------ Entries

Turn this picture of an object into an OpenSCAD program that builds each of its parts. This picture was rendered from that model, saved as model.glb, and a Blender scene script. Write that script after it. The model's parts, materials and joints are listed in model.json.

------------
------ Entries

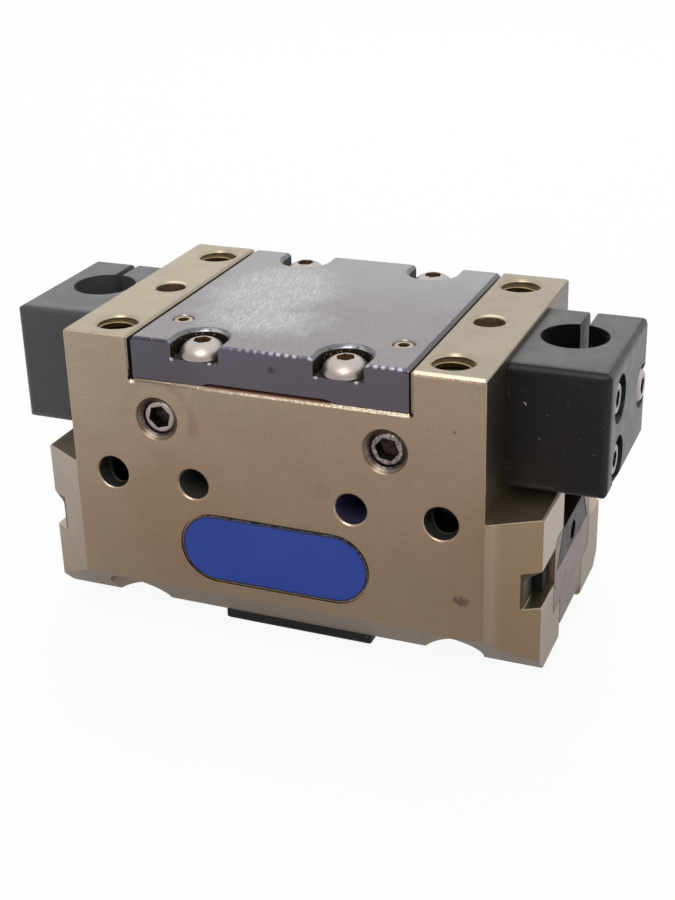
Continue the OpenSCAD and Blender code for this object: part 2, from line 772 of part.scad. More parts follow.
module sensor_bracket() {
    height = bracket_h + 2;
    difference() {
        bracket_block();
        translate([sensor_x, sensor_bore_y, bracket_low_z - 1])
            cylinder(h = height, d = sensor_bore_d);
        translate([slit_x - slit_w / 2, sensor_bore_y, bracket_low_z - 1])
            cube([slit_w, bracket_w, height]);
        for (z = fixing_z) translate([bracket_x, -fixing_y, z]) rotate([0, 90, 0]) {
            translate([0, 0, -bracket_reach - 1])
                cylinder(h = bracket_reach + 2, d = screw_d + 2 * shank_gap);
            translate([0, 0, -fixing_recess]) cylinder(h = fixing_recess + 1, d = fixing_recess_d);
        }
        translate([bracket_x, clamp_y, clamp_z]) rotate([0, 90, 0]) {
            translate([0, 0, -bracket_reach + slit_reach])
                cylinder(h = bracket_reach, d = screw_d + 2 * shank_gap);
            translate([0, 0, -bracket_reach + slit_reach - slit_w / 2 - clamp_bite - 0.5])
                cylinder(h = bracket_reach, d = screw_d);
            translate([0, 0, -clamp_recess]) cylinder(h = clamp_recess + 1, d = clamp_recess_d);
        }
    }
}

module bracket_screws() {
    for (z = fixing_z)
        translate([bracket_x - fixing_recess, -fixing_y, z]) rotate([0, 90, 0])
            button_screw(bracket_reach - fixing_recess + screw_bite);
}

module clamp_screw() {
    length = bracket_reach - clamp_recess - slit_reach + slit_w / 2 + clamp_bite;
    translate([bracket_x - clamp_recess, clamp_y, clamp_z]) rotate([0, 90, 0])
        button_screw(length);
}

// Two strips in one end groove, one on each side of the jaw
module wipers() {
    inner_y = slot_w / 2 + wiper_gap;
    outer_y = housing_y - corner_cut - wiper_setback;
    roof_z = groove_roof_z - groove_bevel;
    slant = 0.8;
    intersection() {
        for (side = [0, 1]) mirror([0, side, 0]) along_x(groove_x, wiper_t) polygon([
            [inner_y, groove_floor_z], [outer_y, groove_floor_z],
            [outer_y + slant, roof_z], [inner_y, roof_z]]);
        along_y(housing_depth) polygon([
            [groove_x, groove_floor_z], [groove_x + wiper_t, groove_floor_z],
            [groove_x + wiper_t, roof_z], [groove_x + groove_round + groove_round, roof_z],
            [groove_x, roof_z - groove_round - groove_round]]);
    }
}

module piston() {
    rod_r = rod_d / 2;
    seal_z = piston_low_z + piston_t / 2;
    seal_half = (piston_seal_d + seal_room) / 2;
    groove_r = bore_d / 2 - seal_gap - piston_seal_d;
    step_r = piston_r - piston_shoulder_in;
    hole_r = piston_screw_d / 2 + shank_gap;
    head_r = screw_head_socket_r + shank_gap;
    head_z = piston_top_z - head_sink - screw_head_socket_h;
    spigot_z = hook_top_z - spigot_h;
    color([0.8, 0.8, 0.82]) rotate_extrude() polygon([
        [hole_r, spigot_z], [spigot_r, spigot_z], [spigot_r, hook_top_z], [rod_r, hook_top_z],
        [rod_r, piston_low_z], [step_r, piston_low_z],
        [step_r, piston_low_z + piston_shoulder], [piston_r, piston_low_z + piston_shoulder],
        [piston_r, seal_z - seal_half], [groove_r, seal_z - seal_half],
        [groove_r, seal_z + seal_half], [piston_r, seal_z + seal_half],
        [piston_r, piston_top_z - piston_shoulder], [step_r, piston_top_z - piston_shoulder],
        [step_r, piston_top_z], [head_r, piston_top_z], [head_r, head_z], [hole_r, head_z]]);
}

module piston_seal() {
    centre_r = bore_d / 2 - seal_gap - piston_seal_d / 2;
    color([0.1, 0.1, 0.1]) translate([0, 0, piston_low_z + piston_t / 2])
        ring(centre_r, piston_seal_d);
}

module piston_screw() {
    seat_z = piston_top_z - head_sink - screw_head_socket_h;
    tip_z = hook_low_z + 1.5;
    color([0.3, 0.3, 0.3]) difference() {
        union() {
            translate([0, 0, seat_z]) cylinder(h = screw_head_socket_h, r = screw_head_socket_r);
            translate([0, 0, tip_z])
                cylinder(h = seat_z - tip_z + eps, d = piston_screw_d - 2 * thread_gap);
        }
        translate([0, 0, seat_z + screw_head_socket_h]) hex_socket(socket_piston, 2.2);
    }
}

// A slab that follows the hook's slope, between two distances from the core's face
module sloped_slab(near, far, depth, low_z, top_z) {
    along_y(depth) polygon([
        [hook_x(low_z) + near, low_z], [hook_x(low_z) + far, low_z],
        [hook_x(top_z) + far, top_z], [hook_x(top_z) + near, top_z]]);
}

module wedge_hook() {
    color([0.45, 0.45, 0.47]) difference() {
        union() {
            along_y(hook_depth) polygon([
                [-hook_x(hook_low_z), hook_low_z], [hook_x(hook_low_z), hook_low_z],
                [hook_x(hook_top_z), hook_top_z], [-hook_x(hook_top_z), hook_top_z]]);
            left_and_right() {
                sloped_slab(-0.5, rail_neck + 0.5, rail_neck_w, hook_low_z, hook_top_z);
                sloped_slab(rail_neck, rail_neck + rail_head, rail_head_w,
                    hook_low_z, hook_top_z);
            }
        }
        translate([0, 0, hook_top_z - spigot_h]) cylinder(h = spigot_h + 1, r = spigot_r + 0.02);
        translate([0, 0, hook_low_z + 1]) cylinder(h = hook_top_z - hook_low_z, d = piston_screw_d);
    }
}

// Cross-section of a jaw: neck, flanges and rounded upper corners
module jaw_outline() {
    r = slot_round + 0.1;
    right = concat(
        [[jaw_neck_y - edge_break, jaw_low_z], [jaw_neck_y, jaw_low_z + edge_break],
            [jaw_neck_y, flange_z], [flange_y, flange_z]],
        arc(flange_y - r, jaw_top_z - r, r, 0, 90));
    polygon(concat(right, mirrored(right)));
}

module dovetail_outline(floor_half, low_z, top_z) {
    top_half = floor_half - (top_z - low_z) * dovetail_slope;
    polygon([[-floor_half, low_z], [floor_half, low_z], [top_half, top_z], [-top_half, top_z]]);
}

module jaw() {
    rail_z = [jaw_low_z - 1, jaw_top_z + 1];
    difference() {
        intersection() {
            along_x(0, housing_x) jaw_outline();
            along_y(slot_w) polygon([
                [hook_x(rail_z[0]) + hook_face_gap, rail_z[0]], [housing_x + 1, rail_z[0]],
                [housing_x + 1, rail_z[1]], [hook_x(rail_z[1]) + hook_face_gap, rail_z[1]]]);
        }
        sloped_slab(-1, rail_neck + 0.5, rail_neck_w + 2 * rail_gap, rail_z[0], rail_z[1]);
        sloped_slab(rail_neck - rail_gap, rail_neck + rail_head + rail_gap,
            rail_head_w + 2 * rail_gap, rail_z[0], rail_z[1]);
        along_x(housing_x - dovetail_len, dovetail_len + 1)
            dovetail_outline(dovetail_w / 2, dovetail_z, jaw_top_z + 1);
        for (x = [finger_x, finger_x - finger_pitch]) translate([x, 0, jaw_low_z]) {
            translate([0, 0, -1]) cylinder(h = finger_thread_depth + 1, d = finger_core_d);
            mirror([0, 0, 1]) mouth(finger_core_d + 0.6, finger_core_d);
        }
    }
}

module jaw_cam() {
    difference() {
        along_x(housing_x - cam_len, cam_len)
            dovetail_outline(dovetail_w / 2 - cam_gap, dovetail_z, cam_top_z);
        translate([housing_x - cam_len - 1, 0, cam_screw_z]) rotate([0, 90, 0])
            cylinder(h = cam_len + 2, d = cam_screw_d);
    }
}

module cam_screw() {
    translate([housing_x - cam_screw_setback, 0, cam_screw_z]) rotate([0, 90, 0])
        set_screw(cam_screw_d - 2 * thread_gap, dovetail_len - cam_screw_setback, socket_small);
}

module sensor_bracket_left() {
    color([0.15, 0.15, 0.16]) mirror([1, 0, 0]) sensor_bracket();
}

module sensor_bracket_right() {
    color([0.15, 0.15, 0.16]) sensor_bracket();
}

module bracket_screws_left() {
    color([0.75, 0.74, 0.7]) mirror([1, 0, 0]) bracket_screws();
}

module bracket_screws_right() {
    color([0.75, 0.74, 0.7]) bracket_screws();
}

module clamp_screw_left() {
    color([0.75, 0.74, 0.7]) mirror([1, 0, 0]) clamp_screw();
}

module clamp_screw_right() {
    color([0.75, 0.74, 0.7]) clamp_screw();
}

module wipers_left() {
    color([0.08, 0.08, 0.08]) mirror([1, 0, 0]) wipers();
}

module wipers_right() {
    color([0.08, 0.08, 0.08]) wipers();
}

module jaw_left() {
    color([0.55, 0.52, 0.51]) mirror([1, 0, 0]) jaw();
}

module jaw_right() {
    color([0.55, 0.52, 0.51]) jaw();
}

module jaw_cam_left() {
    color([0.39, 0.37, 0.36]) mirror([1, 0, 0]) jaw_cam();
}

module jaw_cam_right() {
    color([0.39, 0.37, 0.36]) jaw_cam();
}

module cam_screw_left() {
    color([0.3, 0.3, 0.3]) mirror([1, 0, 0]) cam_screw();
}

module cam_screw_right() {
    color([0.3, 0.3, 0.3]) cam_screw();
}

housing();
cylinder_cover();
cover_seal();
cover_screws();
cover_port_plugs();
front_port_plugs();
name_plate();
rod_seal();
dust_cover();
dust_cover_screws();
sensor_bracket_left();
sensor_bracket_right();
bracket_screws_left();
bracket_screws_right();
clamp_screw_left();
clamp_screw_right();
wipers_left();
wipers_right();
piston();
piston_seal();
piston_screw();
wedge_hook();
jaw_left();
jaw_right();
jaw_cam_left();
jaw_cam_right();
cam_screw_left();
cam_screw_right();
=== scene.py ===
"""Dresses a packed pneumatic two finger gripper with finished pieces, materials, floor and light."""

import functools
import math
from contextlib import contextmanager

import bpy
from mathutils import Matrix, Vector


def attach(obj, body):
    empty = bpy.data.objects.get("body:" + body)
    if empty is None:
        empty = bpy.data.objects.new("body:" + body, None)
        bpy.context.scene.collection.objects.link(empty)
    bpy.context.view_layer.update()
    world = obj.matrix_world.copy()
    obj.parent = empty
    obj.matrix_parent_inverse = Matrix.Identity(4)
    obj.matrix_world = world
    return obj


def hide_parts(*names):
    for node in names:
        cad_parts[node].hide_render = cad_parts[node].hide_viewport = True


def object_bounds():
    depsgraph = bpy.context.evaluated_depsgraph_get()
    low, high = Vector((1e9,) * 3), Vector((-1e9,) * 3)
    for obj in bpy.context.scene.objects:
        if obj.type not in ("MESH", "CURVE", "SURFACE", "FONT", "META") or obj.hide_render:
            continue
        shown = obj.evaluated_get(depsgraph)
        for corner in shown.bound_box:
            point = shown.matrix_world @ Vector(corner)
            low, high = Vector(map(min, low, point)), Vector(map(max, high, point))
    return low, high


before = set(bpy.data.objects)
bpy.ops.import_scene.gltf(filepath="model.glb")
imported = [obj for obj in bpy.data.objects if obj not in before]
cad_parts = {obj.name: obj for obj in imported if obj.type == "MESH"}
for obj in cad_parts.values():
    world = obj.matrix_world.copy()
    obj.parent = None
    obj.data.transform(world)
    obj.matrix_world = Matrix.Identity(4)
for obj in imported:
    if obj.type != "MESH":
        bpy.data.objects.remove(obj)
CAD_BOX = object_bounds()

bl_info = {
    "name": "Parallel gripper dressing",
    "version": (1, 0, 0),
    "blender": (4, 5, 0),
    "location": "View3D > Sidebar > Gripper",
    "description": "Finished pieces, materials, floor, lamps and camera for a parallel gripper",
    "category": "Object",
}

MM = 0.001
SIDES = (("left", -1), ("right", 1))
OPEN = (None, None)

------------
------ Entries

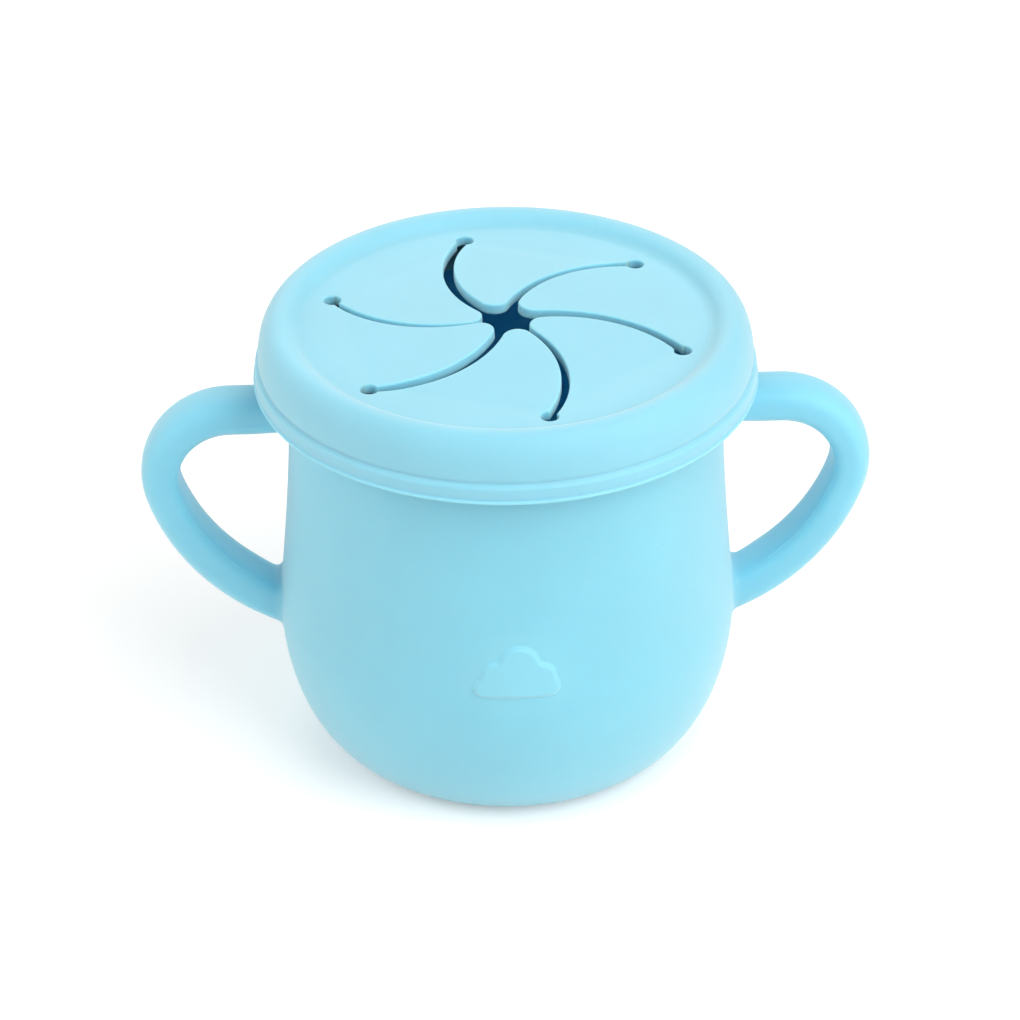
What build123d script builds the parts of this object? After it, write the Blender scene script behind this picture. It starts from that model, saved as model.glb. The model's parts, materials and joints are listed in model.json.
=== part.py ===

------------

Transcribe the lines beginning at the one that contains "dust_cover_screws();" and ending at the one that contains "cad_parts[node].hide_render = cad_parts[node].hide_viewport", with nothing added or left out.

dust_cover_screws();
sensor_bracket_left();
sensor_bracket_right();
bracket_screws_left();
bracket_screws_right();
clamp_screw_left();
clamp_screw_right();
wipers_left();
wipers_right();
piston();
piston_seal();
piston_screw();
wedge_hook();
jaw_left();
jaw_right();
jaw_cam_left();
jaw_cam_right();
cam_screw_left();
cam_screw_right();
=== scene.py ===
"""Dresses a packed pneumatic two finger gripper with finished pieces, materials, floor and light."""

import functools
import math
from contextlib import contextmanager

import bpy
from mathutils import Matrix, Vector


def attach(obj, body):
    empty = bpy.data.objects.get("body:" + body)
    if empty is None:
        empty = bpy.data.objects.new("body:" + body, None)
        bpy.context.scene.collection.objects.link(empty)
    bpy.context.view_layer.update()
    world = obj.matrix_world.copy()
    obj.parent = empty
    obj.matrix_parent_inverse = Matrix.Identity(4)
    obj.matrix_world = world
    return obj


def hide_parts(*names):
    for node in names:
        cad_parts[node].hide_render = cad_parts[node].hide_viewport = True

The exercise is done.